Leaders’ debates on television are unique because the leaders of political parties go head to head with each other. On social media, political parties primarily promote their own leader or policies. Head-to-head debates, which clearly need to be managed and adjudicated fairly and transparently, are quite different from parties’ campaigning on other media platforms. Party political broadcasts on TV are already regulated, and this proposal is an extension of that. The head-to-head nature of TV debates means that they are a slightly different animal from regular campaigning.
I think we should embrace debates. As has been mentioned, we must balance any decision to formalise regular leaders’ debates with people’s legitimate concerns. We have to acknowledge that not everyone believes that this is a positive step or the right way forward. In the run-up to this debate, the House of Commons social media team carried out a very quick, unscientific survey on its Facebook page. It asked:
“Should party leaders have to take part in a TV debate before a general election?”
The response was mixed. More commenters were opposed to televised leaders’ debates than were in favour. Many felt that TV debates are largely about performance and that they facilitate judgments based on personality, appearance and media-savviness, rather than on a leader’s capacity to be Prime Minister. Some referred to the Americanisation of British politics and suggested that debates could result in a more presidential style of politics, which runs contrary to our parliamentary institutions and tradition. Others pointed to the perceived gap between politicians and voters, and said that canvassing constituents and other forms of direct engagement would be far more useful. It is right to acknowledge that not everyone is entirely enthusiastic about this proposal and we must balance those views. It is important that we weigh up the genuine concerns and reflect on them before any decision to press ahead is made. I have personally considered the pros and cons of regular debates. Although I believe that we will inevitably reach that point and that it is probably better to embrace and shape the idea rather than resist it, a number of important points need to be considered.
It is important that we do not allow leaders’ debates to dominate political campaigning in general elections. Debates should not replace other forms of campaigning and should complement the election campaign, rather than replace or dominate it, so there must be careful consideration of how many debates are scheduled. We had in three in 2010, which was probably too many. I think it would more naturally sit at one or two.
It is also important that we think carefully about the timing of debates. During the 2010 campaign and the debates that took place then, I was very much aware of the role of postal votes. Today, increasing numbers of voters choose to vote by post, and we need to recognise that for many millions of people across the country, polling day is not election day. It happens several days before election day, when their postal votes land on their doorsteps. We need to take that into account. It was wrong that in 2010 some of the debates happened after the postal votes had landed, and some people had already voted before all the debates took place. Certainly, if I had any role in this, I would strongly recommend that all leaders’ debates took place on television before postal votes were dispatched, to ensure that every voter had a chance to see the televised debates before they had the opportunity to vote.

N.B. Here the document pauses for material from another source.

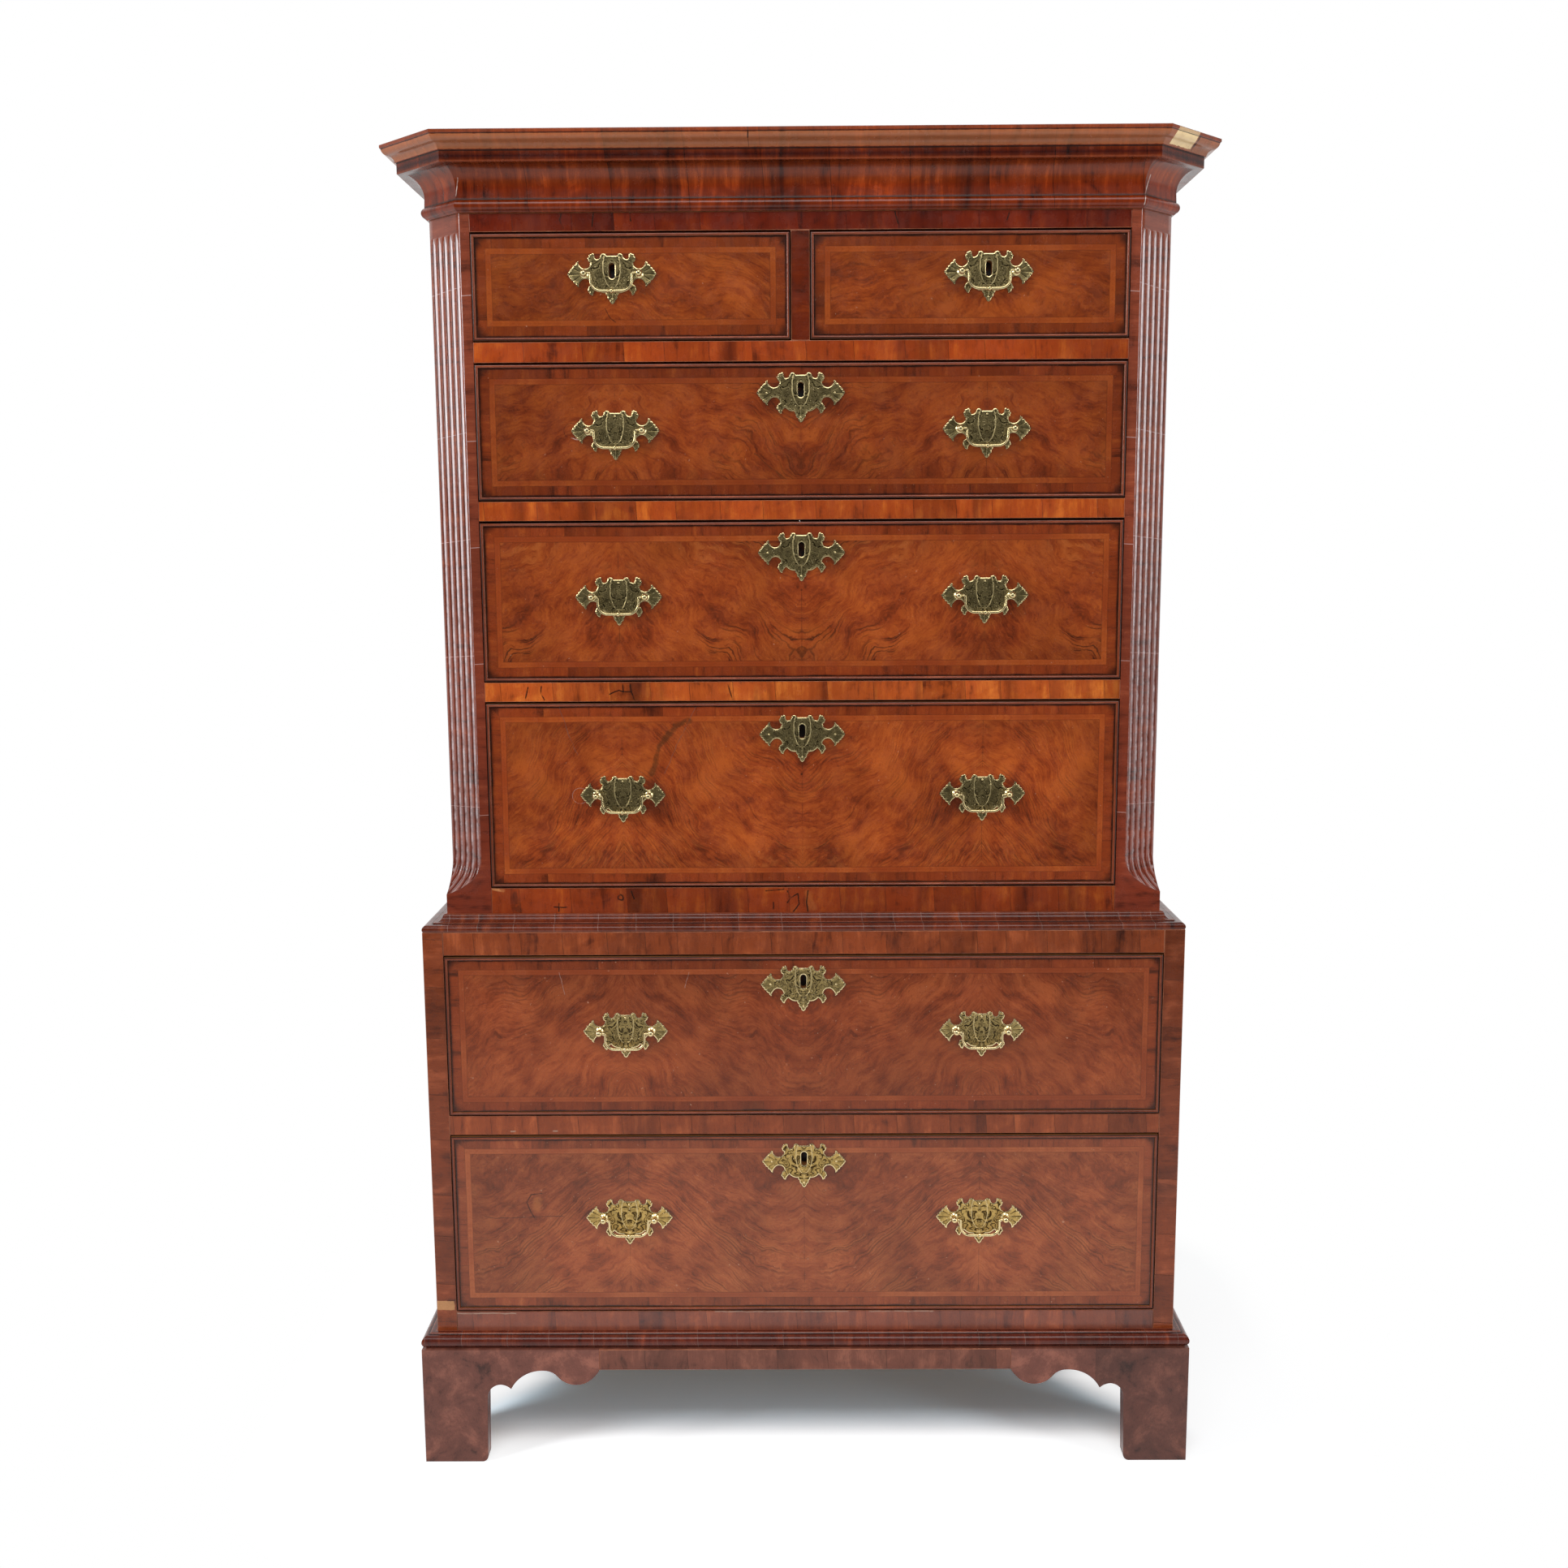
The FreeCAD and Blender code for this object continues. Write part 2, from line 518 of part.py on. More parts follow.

Another benefit is that that would free up the last couple of weeks of the campaign. Those final two weeks of the campaign would not be dominated by televised leaders’ debates but by the other, more traditional forms of campaigning. I think that would be the right thing to do. I am sure that many of us remember David Cameron’s comments when reflecting on the 2010 debates. He said that
“they took all the life out of the…campaign” in those final weeks because they sucked in so much energy and attention. Avoiding that would be very welcome.
Sound and informed debates are one of the fundamental pillars of our parliamentary democracy, and it makes sense that the voting public can see our political leaders in debate during general election campaigns. We need to accept that our politics continue to change, and to adapt to changes in how people communicate and inform themselves. We should embrace that change in our election campaigning. Leaders’ debates are a good format for making politicians more accessible to voters and, should we decide to formalise regular leaders’ debates, it is absolutely right that responsibility for managing the process is taken out of the hands of politicians and broadcasters and put into the hands of an independent commission. It should be completely funded by broadcasters, and the bill should not in any way come to rest on the taxpayer.
I trust that the debate will prove a useful opportunity to consider the matter. Once again, I thank Sky News for initiating the petition, as well as the 130,000 people who signed it. I look forward to the contributions of other hon. Members and to hearing the Minister’s response.